▶ **Aim of the exercise**:
State how many lines hold the word "axes", with no other words.

* START Material to process *

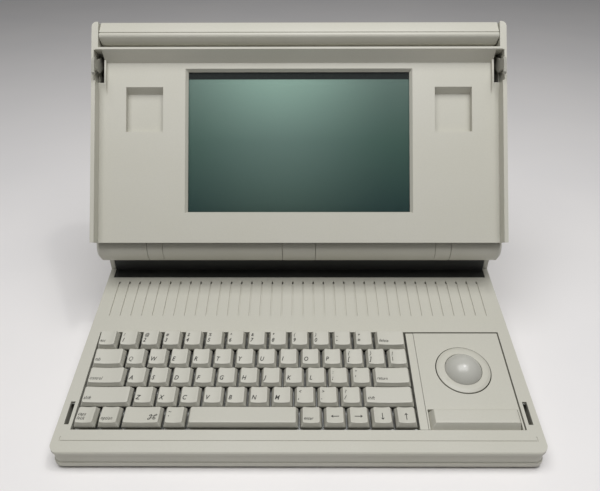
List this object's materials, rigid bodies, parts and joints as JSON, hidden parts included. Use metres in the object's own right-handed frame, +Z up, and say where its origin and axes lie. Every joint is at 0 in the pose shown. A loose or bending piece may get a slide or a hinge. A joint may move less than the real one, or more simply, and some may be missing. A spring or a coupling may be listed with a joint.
{
  "type": "luggable computer",
  "caption": "Luggable computer with a sloping keyboard and trackball deck, a tilting screen lid on a barrel hinge, a pull-out carrying handle and a rear bay.",
  "frame": {"origin": "middle of the footprint, on the table under the rubber feet", "axes": "+X towards the user's right, +Y to the back, +Z up"},
  "size_m": [0.387, 0.365, 0.2747],
  "materials": {
    "case_plastic": "fine moulded texture, warm light grey",
    "hook_plastic": "smooth moulded grey",
    "key_plastic": "fine matt, warm light grey",
    "ball_plastic": "polished pale grey",
    "dark_plastic": "moulded, dark grey",
    "battery_case": "moulded, dark blue-grey",
    "steel": "plated sheet and bar",
    "drive_metal": "die cast, satin",
    "circuit_board": "green solder mask",
    "display_glass": "clear sheet with a soft sheen",
    "display_cell": "grey-green liquid crystal cell, unlit",
    "rubber": "black, matt"
  },
  "bodies": {
    "base": {"lower_case": "case_plastic", "upper_case": "case_plastic", "rear_cover": "case_plastic", "hinge_cradle": "dark_plastic", "port_panel": "steel", "port_shells": "steel", "port_cores": "dark_plastic", "round_sockets": "dark_plastic", "power_inlet": "dark_plastic", "rubber_feet": "rubber", "case_screws": "steel", "base_knuckles": "case_plastic", "hinge_brackets": "steel", "hinge_pins": "steel", "key_switches": "dark_plastic", "keyboard_plate": "steel", "keyboard_tray": "dark_plastic", "keyboard_board": "circuit_board", "module_divider": "case_plastic", "trackball_plate": "case_plastic", "trackball_cup": "dark_plastic", "module_base": "dark_plastic", "button_switch": "dark_plastic", "inner_frame": "steel", "logic_board": "circuit_board", "board_chips": "dark_plastic", "battery_pack": "battery_case", "hard_drive": "drive_metal", "floppy_drive": "drive_metal", "drive_front": "case_plastic", "speaker": "dark_plastic", "latch_strikers": "steel"},
    "lid": {"lid_knuckles": "case_plastic", "barrel_caps": "case_plastic", "lid_back": "case_plastic", "lid_bezel": "case_plastic", "display_window": "display_glass", "display_panel": "display_cell", "display_frame": "steel", "driver_board": "circuit_board", "lid_screws": "steel", "handle_guides": "case_plastic"},
    "handle": {"handle_cap": "case_plastic", "handle_grip": "case_plastic", "handle_arms": "steel"},
    "latch": {"latch_bar": "steel", "latch_hooks": "hook_plastic"},
    "keys_1": {"key_row_1": "key_plastic"},
    "keys_2": {"key_row_2": "key_plastic"},
    "keys_3": {"key_row_3": "key_plastic"},
    "keys_4": {"key_row_4": "key_plastic"},
    "keys_5": {"key_row_5": "key_plastic"},
    "space": {"space_bar": "key_plastic"},
    "ball": {"track_ball": "ball_plastic"},
    "ring": {"retaining_ring": "case_plastic"},
    "roller_a": {"roller_across": "steel"},
    "roller_b": {"roller_along": "steel"},
    "button": {"track_button": "case_plastic"}
  },
  "joints": [
    {"name": "lid_hinge", "type": "hinge", "parent": "base", "child": "lid", "pos_m": [0, 0.00436, 0.0894], "axis": [-1, 0, 0], "range_deg": [-135.1, 5]},
    {"name": "handle_slide", "type": "slide", "parent": "lid", "child": "handle", "axis": [0, 0.5821, 0.8131], "range_m": [0, 0.03]},
    {"name": "latch_slide", "type": "slide", "parent": "lid", "child": "latch", "axis": [0, 0.5821, 0.8131], "range_m": [-0.003, 0]},
    {"name": "key_row_1_press", "type": "slide", "parent": "base", "child": "keys_1", "axis": [0, 0.165, -0.9863], "range_m": [0, 0.0035], "stiffness_N_per_m": 400, "springref_m": -0.002},
    {"name": "key_row_2_press", "type": "slide", "parent": "base", "child": "keys_2", "axis": [0, 0.165, -0.9863], "range_m": [0, 0.0035], "stiffness_N_per_m": 400, "springref_m": -0.002},
    {"name": "key_row_3_press", "type": "slide", "parent": "base", "child": "keys_3", "axis": [0, 0.165, -0.9863], "range_m": [0, 0.0035], "stiffness_N_per_m": 400, "springref_m": -0.002},
    {"name": "key_row_4_press", "type": "slide", "parent": "base", "child": "keys_4", "axis": [0, 0.165, -0.9863], "range_m": [0, 0.0035], "stiffness_N_per_m": 400, "springref_m": -0.002},
    {"name": "key_row_5_press", "type": "slide", "parent": "base", "child": "keys_5", "axis": [0, 0.165, -0.9863], "range_m": [0, 0.0035], "stiffness_N_per_m": 400, "springref_m": -0.002},
    {"name": "space_bar_press", "type": "slide", "parent": "base", "child": "space", "axis": [0, 0.165, -0.9863], "range_m": [0, 0.0035], "stiffness_N_per_m": 400, "springref_m": -0.002},
    {"name": "ball_spin", "type": "hinge", "parent": "base", "child": "ball", "pos_m": [0.14184, -0.10612, 0.02728], "axis": [1, 0, 0], "continuous": true},
    {"name": "roller_across_spin", "type": "hinge", "parent": "base", "child": "roller_a", "pos_m": [0.14184, -0.12203, 0.01635], "axis": [1, 0, 0], "continuous": true},
    {"name": "roller_along_spin", "type": "hinge", "parent": "base", "child": "roller_b", "pos_m": [0.12435, -0.10478, 0.01924], "axis": [0, 0.9863, 0.165], "continuous": true},
    {"name": "ring_twist", "type": "hinge", "parent": "base", "child": "ring", "pos_m": [0.14184, -0.10715, 0.03341], "axis": [0, -0.165, 0.9863], "range_deg": [-30, 0]},
    {"name": "button_press", "type": "slide", "parent": "base", "child": "button", "axis": [0, 0.165, -0.9863], "range_m": [0, 0.0012], "stiffness_N_per_m": 600, "springref_m": -0.001}
  ],
  "couplings": [
    {"joint": "roller_across_spin", "follows": "ball_spin", "ratio": -8.5}
  ]
}
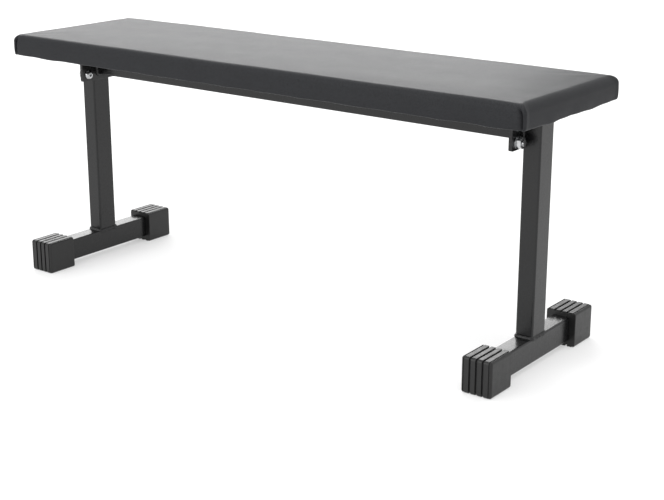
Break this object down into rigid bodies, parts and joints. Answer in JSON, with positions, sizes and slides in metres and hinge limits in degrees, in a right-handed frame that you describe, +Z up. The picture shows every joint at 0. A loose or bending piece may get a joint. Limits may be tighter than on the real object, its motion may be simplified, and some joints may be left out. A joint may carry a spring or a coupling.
{
  "type": "flat weight bench",
  "caption": "Flat weight bench: long padded board on a bolted steel frame with two T-shaped legs and ribbed rubber feet.",
  "frame": {"origin": "on the floor, under the middle of the bench", "axes": "+X along the bench, +Y across it, +Z up"},
  "size_m": [1.06, 0.318, 0.44],
  "materials": {
    "vinyl_cover": "satin",
    "foam": "matt",
    "plywood": "matt",
    "dust_cloth": "matt",
    "black_powder_coat": "satin",
    "zinc": "bright zinc plated",
    "black_rubber": "matt",
    "black_plastic": "matt"
  },
  "bodies": {
    "root": {"bracket_welds": "black_powder_coat", "left_base_weld": "black_powder_coat", "left_flange_bolts": "zinc", "left_flange_nuts": "zinc", "left_flange_washers": "zinc", "left_flange_welds": "black_powder_coat", "left_foot_tube": "black_powder_coat", "left_front_foot_cap": "black_rubber", "left_leg_flange": "black_powder_coat", "left_pad_bracket": "black_powder_coat", "left_rail_end_plate": "black_powder_coat", "left_rail_weld": "black_powder_coat", "left_rear_foot_cap": "black_rubber", "left_top_plug": "black_plastic", "left_upright": "black_powder_coat", "pad_board": "plywood", "pad_cover": "vinyl_cover", "pad_dust_cloth": "dust_cloth", "pad_foam": "foam", "pad_screw_washers": "zinc", "pad_screws": "zinc", "pad_staples": "zinc", "pad_tee_nuts": "zinc", "rail_tube": "black_powder_coat", "right_base_weld": "black_powder_coat", "right_flange_bolts": "zinc", "right_flange_nuts": "zinc", "right_flange_washers": "zinc", "right_flange_welds": "black_powder_coat", "right_foot_tube": "black_powder_coat", "right_front_foot_cap": "black_rubber", "right_leg_flange": "black_powder_coat", "right_pad_bracket": "black_powder_coat", "right_rail_end_plate": "black_powder_coat", "right_rail_weld": "black_powder_coat", "right_rear_foot_cap": "black_rubber", "right_top_plug": "black_plastic", "right_upright": "black_powder_coat"}
  },
  "joints": []
}
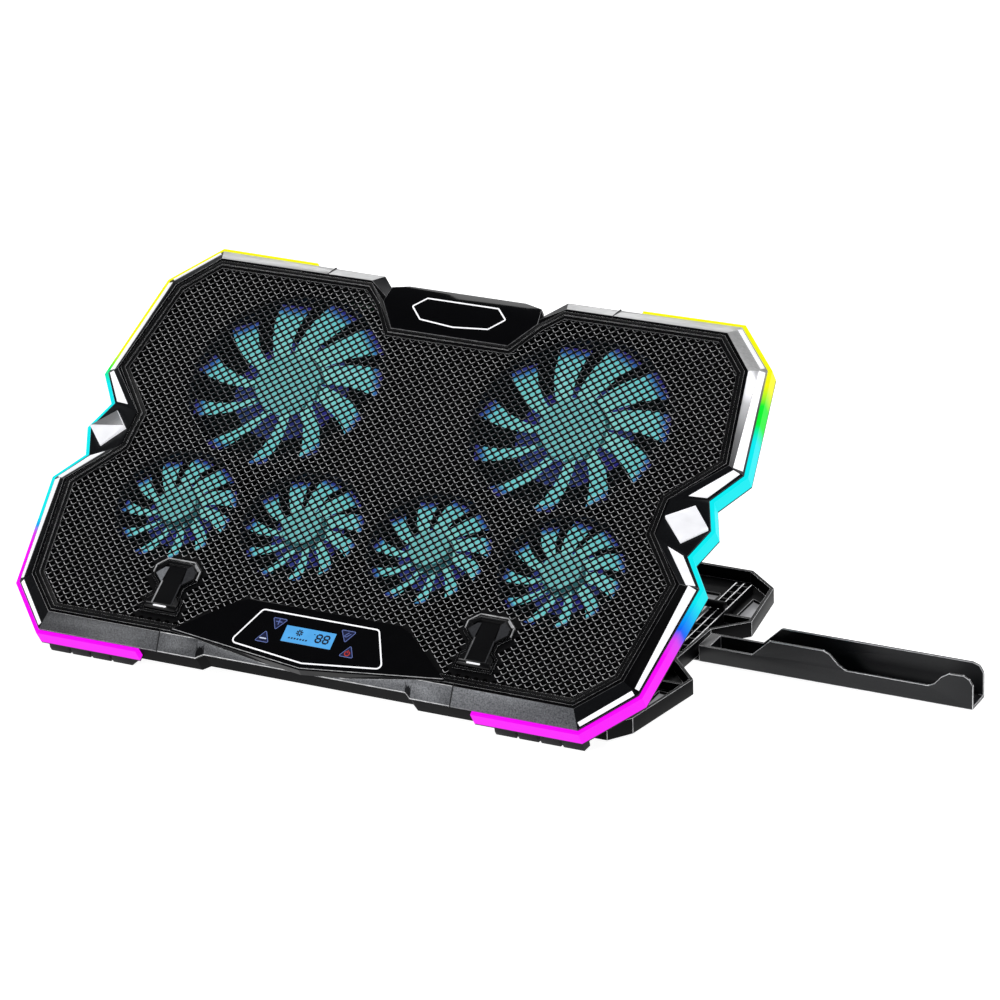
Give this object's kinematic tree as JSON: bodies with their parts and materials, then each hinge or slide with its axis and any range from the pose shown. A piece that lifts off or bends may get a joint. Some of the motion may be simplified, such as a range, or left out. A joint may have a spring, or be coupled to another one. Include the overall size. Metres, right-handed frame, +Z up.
{
  "type": "laptop cooling pad",
  "caption": "Tilting laptop cooling pad: perforated fan panel with light strips and control console, flip-up stops, notched stand and swivelling phone tray.",
  "frame": {"origin": "On the desk, at the middle of the underside of the stand frame's centre pad; the stand's pads and the panel's front feet rest on z = 0.", "axes": "+X to the user's right along the tilt hinge, +Y to the back, +Z up. The panel rises to the back at 33 degrees."},
  "size_m": [0.5862, 0.259, 0.1774],
  "materials": {
    "board_green": "circuit board",
    "chrome": "bright plating",
    "fan_clear": "translucent blade",
    "gloss_black": "piano black",
    "key_blue": "lit touch mark",
    "lcd_blue": "lit display",
    "led": "light tape",
    "light_diffuser": "translucent, lit from behind",
    "mesh_steel": "black coated steel sheet",
    "print_white": "printed line",
    "rubber_black": "soft rubber",
    "shell_black": "fine matte texture",
    "stand_black": "satin moulding",
    "steel": "bare steel",
    "tray_grey": "satin charcoal moulding",
    "trim_grey": "dark metallic paint"
  },
  "bodies": {
    "stand": {"stand_frame": "stand_black", "ladder_rail_left": "steel", "ladder_rail_right": "steel", "stand_pads": "rubber_black", "hinge_pins": "steel", "tray_pin": "steel"},
    "panel": {"trim_left": "trim_grey", "trim_right": "trim_grey", "trim_front": "trim_grey", "trim_rear_left": "trim_grey", "trim_rear_right": "trim_grey", "chrome_inlays_right": "chrome", "chrome_inlays_left": "chrome", "diamond_right": "chrome", "diamond_left": "chrome", "bottom_shell": "shell_black", "light_strip_left": "light_diffuser", "light_strip_right": "light_diffuser", "led_tape_left": "led", "led_tape_right": "led", "stop_cradle_left": "shell_black", "stop_cradle_right": "shell_black", "stop_pin_left": "steel", "stop_pin_right": "steel", "mesh_grille": "mesh_steel", "mesh_gasket": "rubber_black", "nameplate": "gloss_black", "nameplate_outline": "print_white", "console_cover": "gloss_black", "console_outline": "print_white", "lcd_window": "lcd_blue", "key_marks": "key_blue", "control_board": "board_green", "board_posts": "shell_black", "usb_sockets": "steel", "usb_board": "board_green", "fan_shrouds": "shell_black", "front_foot_left": "rubber_black", "front_foot_right": "rubber_black", "prop_pins": "steel", "case_screws": "steel", "fan_stator_large_left": "shell_black", "fan_stator_large_right": "shell_black", "fan_stator_small_1": "shell_black", "fan_stator_small_2": "shell_black", "fan_stator_small_3": "shell_black", "fan_stator_small_4": "shell_black"},
    "prop": {"prop_yoke": "stand_black"},
    "phone_tray": {"phone_tray": "tray_grey", "tray_liner": "rubber_black", "tray_pad": "rubber_black"},
    "stop_left": {"stop_left": "shell_black"},
    "stop_right": {"stop_right": "shell_black"},
    "rotor_large_left": {"fan_rotor_large_left": "fan_clear"},
    "rotor_large_right": {"fan_rotor_large_right": "fan_clear"},
    "rotor_small_1": {"fan_rotor_small_1": "fan_clear"},
    "rotor_small_2": {"fan_rotor_small_2": "fan_clear"},
    "rotor_small_3": {"fan_rotor_small_3": "fan_clear"},
    "rotor_small_4": {"fan_rotor_small_4": "fan_clear"}
  },
  "joints": [
    {"name": "panel_tilt", "type": "hinge", "parent": "stand", "child": "panel", "pos_m": [0, -0.108, 0.007], "axis": [1, 0, 0], "range_deg": [-29, 0]},
    {"name": "prop_swing", "type": "hinge", "parent": "panel", "child": "prop", "pos_m": [0, -0.02528, 0.07058], "axis": [1, 0, 0], "range_deg": [0, 58]},
    {"name": "tray_swivel", "type": "hinge", "parent": "stand", "child": "phone_tray", "pos_m": [0.206, 0.0117, 0], "axis": [0, 0, 1], "range_deg": [-40, 50]},
    {"name": "stop_left_flip", "type": "hinge", "parent": "panel", "child": "stop_left", "pos_m": [-0.105, -0.12106, 0.03735], "axis": [1, 0, 0], "range_deg": [0, 90]},
    {"name": "stop_right_flip", "type": "hinge", "parent": "panel", "child": "stop_right", "pos_m": [0.105, -0.12106, 0.03735], "axis": [1, 0, 0], "range_deg": [0, 90]},
    {"name": "fan_spin_large_left", "type": "hinge", "parent": "panel", "child": "rotor_large_left", "pos_m": [-0.097, 0.02954, 0.12859], "axis": [0, -0.5446, 0.8387], "continuous": true},
    {"name": "fan_spin_large_right", "type": "hinge", "parent": "panel", "child": "rotor_large_right", "pos_m": [0.097, 0.02954, 0.12859], "axis": [0, -0.5446, 0.8387], "continuous": true},
    {"name": "fan_spin_small_1", "type": "hinge", "parent": "panel", "child": "rotor_small_1", "pos_m": [-0.13, -0.05517, 0.07358], "axis": [0, -0.5446, 0.8387], "continuous": true},
    {"name": "fan_spin_small_2", "type": "hinge", "parent": "panel", "child": "rotor_small_2", "pos_m": [-0.043, -0.05517, 0.07358], "axis": [0, -0.5446, 0.8387], "continuous": true},
    {"name": "fan_spin_small_3", "type": "hinge", "parent": "panel", "child": "rotor_small_3", "pos_m": [0.043, -0.05517, 0.07358], "axis": [0, -0.5446, 0.8387], "continuous": true},
    {"name": "fan_spin_small_4", "type": "hinge", "parent": "panel", "child": "rotor_small_4", "pos_m": [0.13, -0.05517, 0.07358], "axis": [0, -0.5446, 0.8387], "continuous": true}
  ],
  "couplings": [
    {"joint": "prop_swing", "follows": "panel_tilt", "ratio": -2}
  ]
}
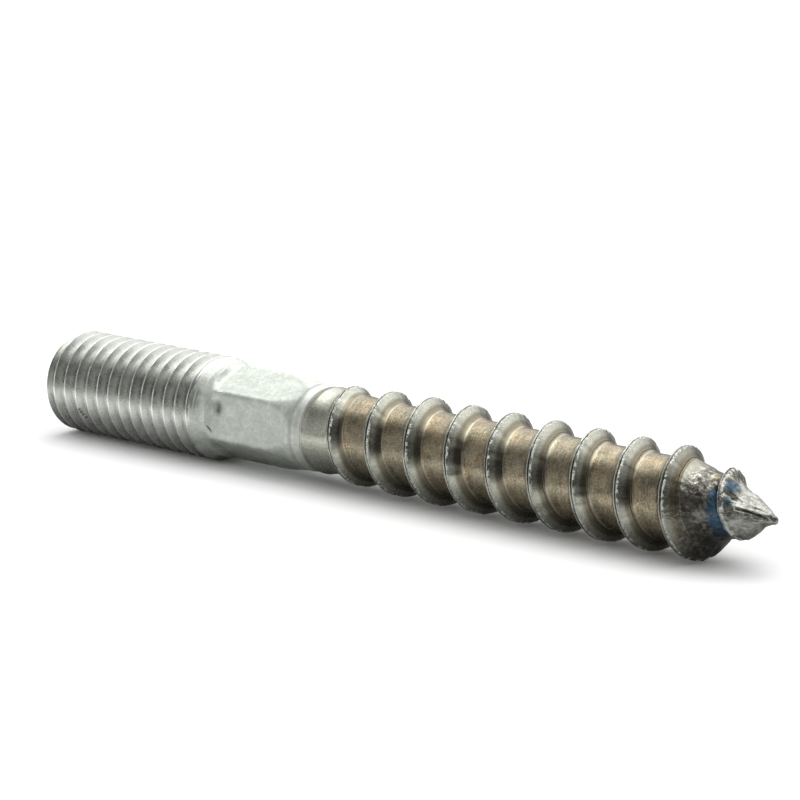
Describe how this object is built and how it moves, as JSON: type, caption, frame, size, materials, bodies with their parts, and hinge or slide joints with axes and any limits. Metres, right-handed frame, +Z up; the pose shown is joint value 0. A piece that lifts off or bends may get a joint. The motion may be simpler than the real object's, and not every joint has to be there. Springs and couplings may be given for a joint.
{
  "type": "hanger bolt",
  "caption": "Headless steel bolt with a machine thread at one end and a coarse wood thread with a gimlet point at the other, and a pressed hexagon between them.",
  "frame": {"origin": "centre of the machine end face, on the bolt's axis", "axes": "+X along the axis from the machine end to the point; +Z up as the bolt lies on its side"},
  "size_m": [0.0829, 0.0098, 0.0098],
  "materials": {
    "zinc_plated_steel": "pale zinc plating, satin"
  },
  "bodies": {
    "root": {"hanger_bolt": "zinc_plated_steel"}
  },
  "joints": []
}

* END Material to process *

▶ **The response**:
6